§ Exercise: Would you quote the material below from its first line through the line containing "return swept(outline, np.linspace(start, end, 24))", exactly and with both ends included?

§ Provided data:
* * * *

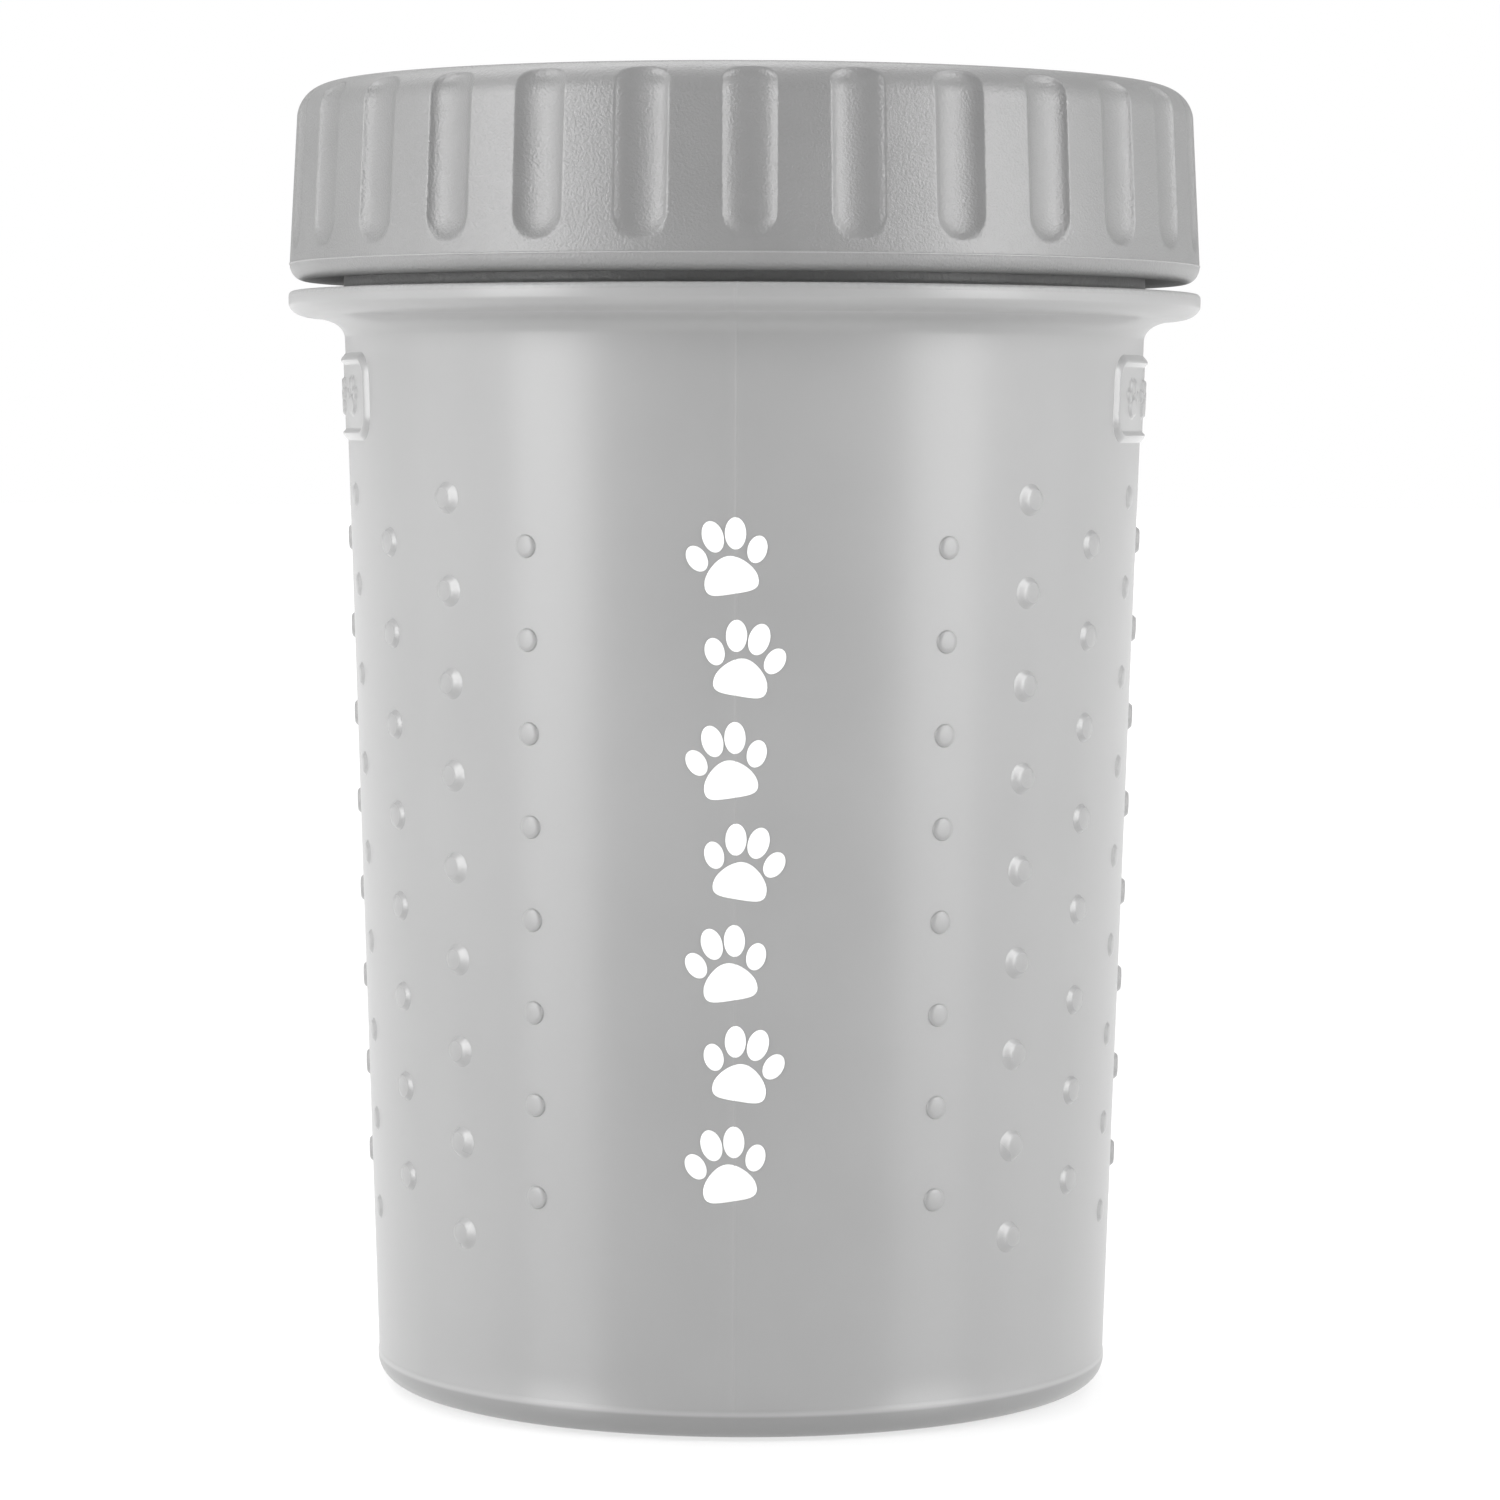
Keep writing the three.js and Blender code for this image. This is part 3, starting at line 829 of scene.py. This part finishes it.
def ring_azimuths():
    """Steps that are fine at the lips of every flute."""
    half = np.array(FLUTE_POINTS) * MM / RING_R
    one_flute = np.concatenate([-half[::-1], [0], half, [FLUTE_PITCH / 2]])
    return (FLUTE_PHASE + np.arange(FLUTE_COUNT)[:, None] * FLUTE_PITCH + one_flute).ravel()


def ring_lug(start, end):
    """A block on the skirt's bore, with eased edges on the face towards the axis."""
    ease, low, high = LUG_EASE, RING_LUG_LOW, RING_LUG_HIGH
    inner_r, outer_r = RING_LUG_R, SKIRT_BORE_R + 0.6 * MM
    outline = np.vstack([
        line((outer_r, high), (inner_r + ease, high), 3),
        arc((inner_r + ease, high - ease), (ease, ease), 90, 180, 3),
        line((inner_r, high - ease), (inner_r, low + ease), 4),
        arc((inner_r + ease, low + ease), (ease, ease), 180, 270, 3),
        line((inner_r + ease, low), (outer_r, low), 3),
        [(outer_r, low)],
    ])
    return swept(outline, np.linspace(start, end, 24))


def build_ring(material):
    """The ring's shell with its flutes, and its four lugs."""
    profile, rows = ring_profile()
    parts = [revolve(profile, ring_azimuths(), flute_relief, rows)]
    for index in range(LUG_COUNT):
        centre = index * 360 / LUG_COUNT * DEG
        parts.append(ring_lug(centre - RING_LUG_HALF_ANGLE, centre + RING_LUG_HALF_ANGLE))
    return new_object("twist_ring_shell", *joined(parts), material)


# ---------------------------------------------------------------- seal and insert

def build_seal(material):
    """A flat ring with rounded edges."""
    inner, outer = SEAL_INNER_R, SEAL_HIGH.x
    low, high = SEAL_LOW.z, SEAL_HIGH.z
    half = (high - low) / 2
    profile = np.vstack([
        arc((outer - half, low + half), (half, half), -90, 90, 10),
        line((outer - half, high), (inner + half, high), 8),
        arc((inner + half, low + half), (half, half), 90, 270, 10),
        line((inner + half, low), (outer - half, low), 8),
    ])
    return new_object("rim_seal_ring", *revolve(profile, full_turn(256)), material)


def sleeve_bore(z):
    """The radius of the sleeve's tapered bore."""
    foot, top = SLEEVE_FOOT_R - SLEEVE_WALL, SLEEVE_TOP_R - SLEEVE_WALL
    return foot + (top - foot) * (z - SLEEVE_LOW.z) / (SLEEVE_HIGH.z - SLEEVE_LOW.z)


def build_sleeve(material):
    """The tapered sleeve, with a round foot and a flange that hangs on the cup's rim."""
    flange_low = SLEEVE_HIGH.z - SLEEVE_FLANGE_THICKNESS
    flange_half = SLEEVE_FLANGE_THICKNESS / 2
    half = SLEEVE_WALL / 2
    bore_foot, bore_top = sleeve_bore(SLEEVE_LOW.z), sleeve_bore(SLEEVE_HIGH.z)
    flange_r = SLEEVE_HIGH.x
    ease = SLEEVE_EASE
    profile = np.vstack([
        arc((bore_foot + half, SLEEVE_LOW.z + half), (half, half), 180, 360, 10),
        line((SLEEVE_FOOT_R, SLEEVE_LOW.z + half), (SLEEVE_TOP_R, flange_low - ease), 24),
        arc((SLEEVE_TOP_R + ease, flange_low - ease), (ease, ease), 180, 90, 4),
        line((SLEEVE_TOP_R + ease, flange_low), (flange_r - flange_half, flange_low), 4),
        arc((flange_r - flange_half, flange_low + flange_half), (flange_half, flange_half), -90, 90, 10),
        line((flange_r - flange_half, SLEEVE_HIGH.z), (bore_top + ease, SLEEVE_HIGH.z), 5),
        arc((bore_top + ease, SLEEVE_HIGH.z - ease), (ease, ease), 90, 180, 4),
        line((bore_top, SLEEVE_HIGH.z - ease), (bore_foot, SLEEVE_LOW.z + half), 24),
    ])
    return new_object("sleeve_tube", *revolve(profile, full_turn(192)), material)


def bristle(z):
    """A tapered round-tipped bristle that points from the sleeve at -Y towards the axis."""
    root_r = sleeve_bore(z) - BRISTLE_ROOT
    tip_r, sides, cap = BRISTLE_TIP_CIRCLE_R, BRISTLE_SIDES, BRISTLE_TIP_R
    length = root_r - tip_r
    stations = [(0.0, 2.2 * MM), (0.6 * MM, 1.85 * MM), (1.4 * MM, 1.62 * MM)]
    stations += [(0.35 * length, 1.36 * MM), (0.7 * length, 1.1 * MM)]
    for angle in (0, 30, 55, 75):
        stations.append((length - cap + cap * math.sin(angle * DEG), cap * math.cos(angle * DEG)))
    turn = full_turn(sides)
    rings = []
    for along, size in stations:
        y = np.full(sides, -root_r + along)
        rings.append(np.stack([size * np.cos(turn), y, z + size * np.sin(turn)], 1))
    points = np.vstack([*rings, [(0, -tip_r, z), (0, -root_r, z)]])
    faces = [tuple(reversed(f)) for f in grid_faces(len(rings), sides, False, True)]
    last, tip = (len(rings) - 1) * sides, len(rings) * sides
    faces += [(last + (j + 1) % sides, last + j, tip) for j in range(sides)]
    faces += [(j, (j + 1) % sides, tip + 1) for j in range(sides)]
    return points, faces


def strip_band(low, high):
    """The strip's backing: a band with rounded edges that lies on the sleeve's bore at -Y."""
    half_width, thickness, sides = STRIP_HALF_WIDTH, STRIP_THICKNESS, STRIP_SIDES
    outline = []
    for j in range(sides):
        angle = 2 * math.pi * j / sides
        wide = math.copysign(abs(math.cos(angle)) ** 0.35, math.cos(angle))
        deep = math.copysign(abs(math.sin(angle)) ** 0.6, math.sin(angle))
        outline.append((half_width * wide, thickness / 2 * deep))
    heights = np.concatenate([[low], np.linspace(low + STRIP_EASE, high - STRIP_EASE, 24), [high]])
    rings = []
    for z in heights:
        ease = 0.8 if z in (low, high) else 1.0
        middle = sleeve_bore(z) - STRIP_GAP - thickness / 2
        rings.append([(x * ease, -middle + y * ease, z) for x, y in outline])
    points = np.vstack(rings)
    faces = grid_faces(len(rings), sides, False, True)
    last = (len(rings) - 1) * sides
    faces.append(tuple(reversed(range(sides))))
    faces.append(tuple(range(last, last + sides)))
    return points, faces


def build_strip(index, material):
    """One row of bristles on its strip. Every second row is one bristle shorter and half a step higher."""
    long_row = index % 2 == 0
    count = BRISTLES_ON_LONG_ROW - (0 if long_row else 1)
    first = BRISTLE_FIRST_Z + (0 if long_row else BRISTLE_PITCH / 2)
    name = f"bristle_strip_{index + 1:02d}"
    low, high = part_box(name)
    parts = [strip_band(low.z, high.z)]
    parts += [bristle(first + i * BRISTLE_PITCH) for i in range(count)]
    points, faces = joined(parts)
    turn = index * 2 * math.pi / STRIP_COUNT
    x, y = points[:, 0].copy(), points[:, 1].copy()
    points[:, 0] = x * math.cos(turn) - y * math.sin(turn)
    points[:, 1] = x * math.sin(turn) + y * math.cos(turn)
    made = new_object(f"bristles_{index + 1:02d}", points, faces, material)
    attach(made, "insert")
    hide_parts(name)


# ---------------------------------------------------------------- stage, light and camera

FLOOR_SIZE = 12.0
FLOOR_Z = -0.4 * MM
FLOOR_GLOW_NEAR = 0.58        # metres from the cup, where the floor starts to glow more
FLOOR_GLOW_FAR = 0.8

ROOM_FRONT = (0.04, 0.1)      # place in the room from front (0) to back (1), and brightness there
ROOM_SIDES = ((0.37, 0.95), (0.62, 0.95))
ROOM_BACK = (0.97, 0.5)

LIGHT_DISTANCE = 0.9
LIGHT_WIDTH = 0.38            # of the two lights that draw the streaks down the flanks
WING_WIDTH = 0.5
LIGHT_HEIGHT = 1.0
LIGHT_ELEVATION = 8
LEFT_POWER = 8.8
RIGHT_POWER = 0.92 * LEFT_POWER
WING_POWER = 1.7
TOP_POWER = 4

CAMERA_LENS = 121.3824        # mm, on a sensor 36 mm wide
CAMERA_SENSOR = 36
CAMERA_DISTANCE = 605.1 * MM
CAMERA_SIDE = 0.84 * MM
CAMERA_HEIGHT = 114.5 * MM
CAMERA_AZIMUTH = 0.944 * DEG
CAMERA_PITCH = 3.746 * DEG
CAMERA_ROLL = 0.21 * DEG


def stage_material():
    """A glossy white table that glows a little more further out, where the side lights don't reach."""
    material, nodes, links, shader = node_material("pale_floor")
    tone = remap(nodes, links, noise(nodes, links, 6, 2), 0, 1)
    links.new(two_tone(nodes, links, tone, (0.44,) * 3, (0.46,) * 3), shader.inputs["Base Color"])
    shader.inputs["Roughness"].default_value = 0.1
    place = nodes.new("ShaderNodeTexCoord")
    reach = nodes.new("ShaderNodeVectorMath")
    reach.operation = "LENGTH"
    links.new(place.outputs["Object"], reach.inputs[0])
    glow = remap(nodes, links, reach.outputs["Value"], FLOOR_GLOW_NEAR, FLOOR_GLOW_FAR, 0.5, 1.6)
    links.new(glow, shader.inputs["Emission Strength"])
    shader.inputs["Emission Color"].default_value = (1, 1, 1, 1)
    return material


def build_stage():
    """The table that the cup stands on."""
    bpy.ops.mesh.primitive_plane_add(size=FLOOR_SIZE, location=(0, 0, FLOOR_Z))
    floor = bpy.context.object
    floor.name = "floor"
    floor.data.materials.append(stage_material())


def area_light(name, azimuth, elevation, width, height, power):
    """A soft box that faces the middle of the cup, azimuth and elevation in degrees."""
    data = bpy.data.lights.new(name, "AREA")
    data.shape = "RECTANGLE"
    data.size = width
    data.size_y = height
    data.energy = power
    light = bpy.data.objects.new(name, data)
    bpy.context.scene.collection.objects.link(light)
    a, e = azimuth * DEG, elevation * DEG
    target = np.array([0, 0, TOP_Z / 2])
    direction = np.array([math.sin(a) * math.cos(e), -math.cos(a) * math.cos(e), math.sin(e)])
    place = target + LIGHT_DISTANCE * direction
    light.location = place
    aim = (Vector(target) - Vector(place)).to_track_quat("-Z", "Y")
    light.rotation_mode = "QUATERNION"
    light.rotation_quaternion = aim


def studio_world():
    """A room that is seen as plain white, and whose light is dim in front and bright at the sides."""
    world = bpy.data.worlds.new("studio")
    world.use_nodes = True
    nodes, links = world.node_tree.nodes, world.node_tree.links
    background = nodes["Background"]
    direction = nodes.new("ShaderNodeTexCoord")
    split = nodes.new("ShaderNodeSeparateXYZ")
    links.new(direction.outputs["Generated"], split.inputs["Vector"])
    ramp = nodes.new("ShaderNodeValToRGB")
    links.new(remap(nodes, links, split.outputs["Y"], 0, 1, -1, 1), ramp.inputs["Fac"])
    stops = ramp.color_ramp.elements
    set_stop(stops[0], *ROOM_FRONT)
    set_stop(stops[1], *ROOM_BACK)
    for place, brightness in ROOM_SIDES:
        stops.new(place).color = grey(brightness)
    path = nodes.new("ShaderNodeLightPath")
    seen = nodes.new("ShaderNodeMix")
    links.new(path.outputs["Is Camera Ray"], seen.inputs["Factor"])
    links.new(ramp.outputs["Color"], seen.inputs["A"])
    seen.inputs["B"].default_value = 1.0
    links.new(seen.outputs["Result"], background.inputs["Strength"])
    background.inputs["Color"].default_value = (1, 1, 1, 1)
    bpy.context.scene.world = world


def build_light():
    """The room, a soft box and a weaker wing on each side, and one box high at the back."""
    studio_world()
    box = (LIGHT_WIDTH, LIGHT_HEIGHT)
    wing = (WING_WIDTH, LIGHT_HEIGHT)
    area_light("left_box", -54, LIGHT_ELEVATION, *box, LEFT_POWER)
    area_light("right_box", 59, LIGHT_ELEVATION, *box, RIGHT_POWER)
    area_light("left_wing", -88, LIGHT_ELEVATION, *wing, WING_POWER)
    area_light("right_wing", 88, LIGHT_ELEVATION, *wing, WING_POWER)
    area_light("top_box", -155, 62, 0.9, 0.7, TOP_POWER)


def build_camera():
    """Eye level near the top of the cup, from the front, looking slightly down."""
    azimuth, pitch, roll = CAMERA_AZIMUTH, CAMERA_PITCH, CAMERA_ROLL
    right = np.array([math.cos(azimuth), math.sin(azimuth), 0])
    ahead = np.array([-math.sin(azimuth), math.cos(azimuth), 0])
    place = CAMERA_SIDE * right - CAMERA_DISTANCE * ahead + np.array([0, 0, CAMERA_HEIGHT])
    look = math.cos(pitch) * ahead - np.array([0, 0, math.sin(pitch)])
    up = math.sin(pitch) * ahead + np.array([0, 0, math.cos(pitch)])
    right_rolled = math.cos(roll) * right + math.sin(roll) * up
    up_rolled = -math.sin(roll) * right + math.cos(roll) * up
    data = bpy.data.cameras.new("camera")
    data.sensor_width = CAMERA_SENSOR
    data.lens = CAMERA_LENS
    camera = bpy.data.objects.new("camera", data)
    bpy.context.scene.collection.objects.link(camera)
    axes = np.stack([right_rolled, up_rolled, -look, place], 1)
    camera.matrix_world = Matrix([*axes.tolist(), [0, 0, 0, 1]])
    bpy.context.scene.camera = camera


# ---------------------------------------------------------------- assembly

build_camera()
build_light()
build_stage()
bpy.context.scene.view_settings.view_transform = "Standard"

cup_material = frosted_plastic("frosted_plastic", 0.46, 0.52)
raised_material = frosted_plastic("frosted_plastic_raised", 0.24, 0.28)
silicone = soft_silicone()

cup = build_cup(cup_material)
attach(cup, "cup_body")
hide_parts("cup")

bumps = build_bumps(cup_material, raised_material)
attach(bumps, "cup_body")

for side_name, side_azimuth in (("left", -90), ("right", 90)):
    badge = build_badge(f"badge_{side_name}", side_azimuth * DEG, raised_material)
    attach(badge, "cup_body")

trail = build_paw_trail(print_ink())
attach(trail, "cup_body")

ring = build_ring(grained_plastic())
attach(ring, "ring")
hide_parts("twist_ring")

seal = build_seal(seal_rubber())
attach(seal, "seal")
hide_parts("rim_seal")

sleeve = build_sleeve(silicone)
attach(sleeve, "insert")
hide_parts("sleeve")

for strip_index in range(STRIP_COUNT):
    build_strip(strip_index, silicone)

* * * *

§ Answer in full:
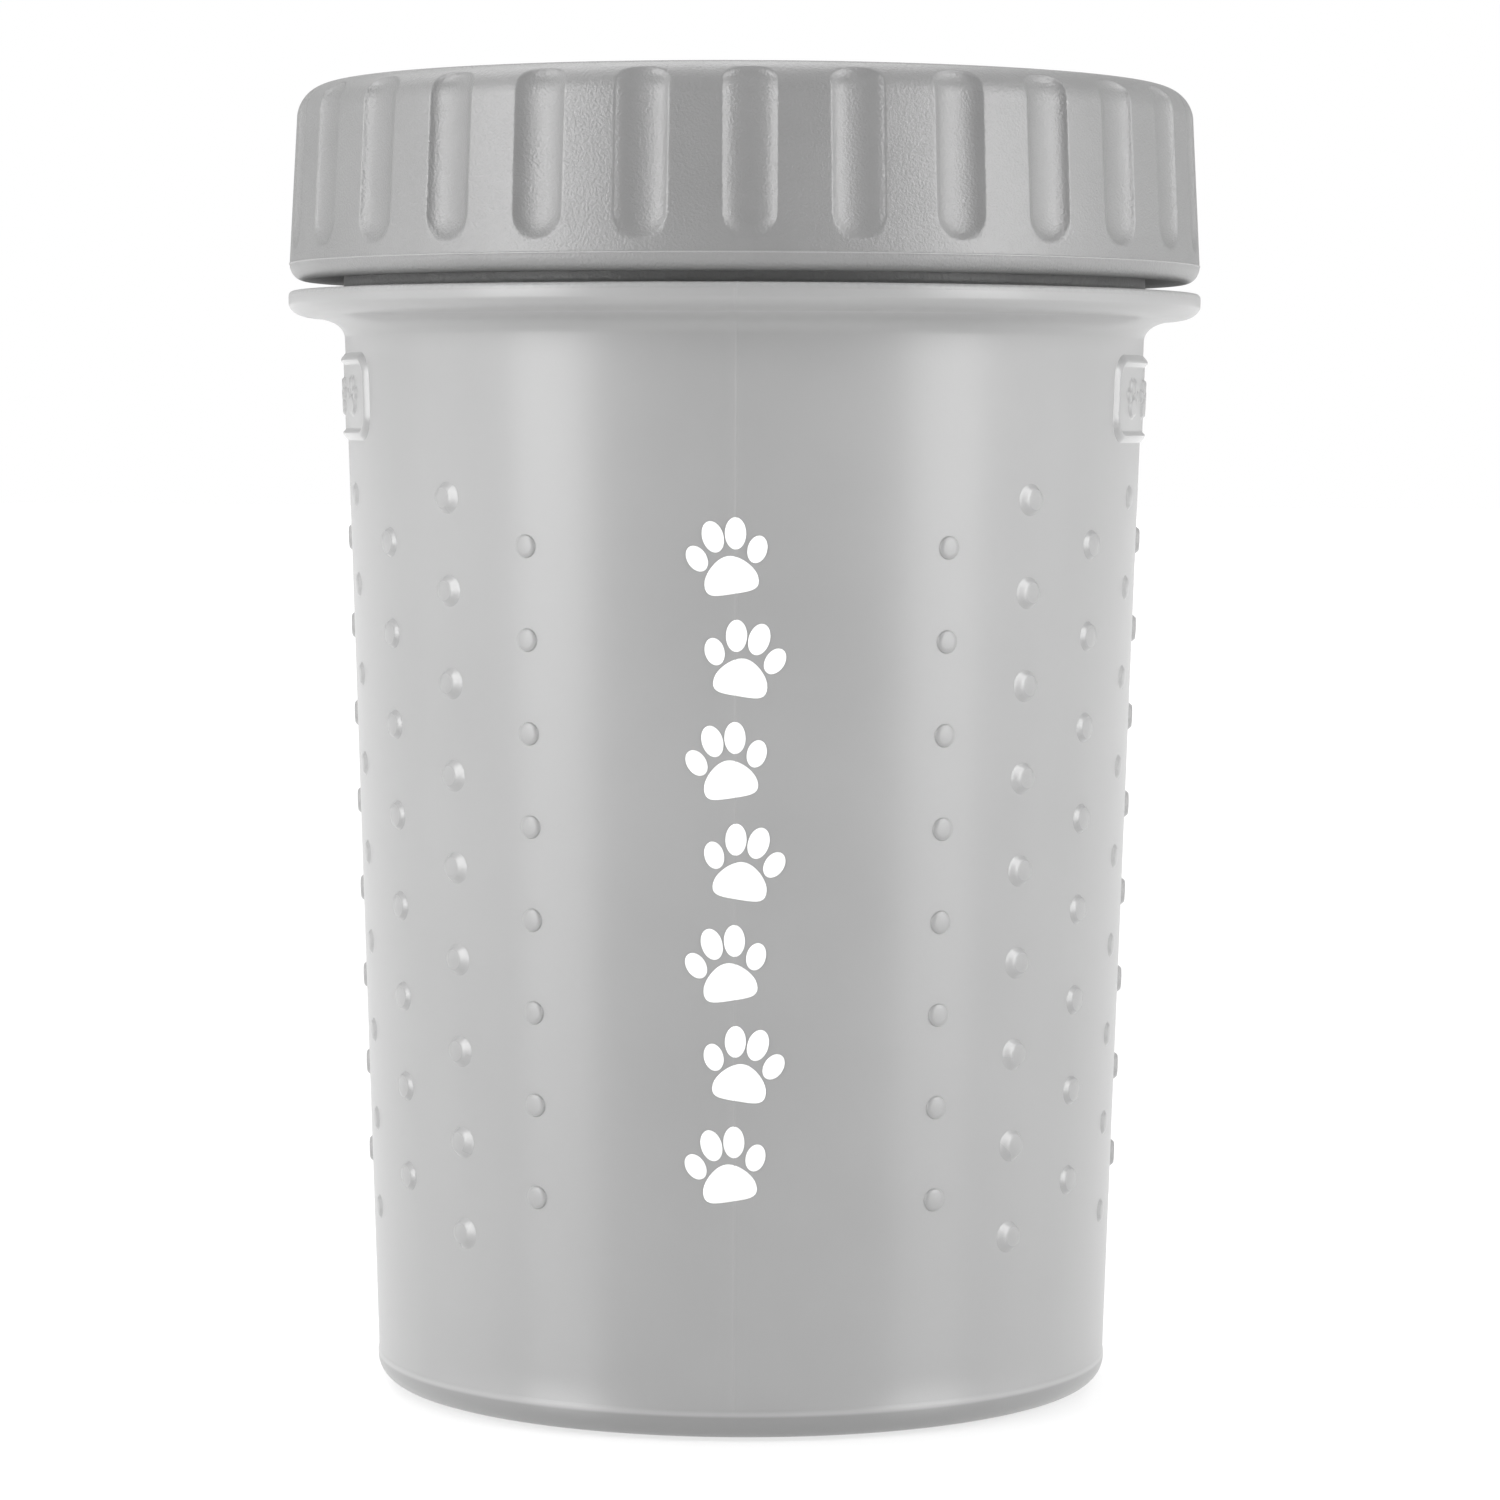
Keep writing the three.js and Blender code for this image. This is part 3, starting at line 829 of scene.py. This part finishes it.
def ring_azimuths():
    """Steps that are fine at the lips of every flute."""
    half = np.array(FLUTE_POINTS) * MM / RING_R
    one_flute = np.concatenate([-half[::-1], [0], half, [FLUTE_PITCH / 2]])
    return (FLUTE_PHASE + np.arange(FLUTE_COUNT)[:, None] * FLUTE_PITCH + one_flute).ravel()


def ring_lug(start, end):
    """A block on the skirt's bore, with eased edges on the face towards the axis."""
    ease, low, high = LUG_EASE, RING_LUG_LOW, RING_LUG_HIGH
    inner_r, outer_r = RING_LUG_R, SKIRT_BORE_R + 0.6 * MM
    outline = np.vstack([
        line((outer_r, high), (inner_r + ease, high), 3),
        arc((inner_r + ease, high - ease), (ease, ease), 90, 180, 3),
        line((inner_r, high - ease), (inner_r, low + ease), 4),
        arc((inner_r + ease, low + ease), (ease, ease), 180, 270, 3),
        line((inner_r + ease, low), (outer_r, low), 3),
        [(outer_r, low)],
    ])
    return swept(outline, np.linspace(start, end, 24))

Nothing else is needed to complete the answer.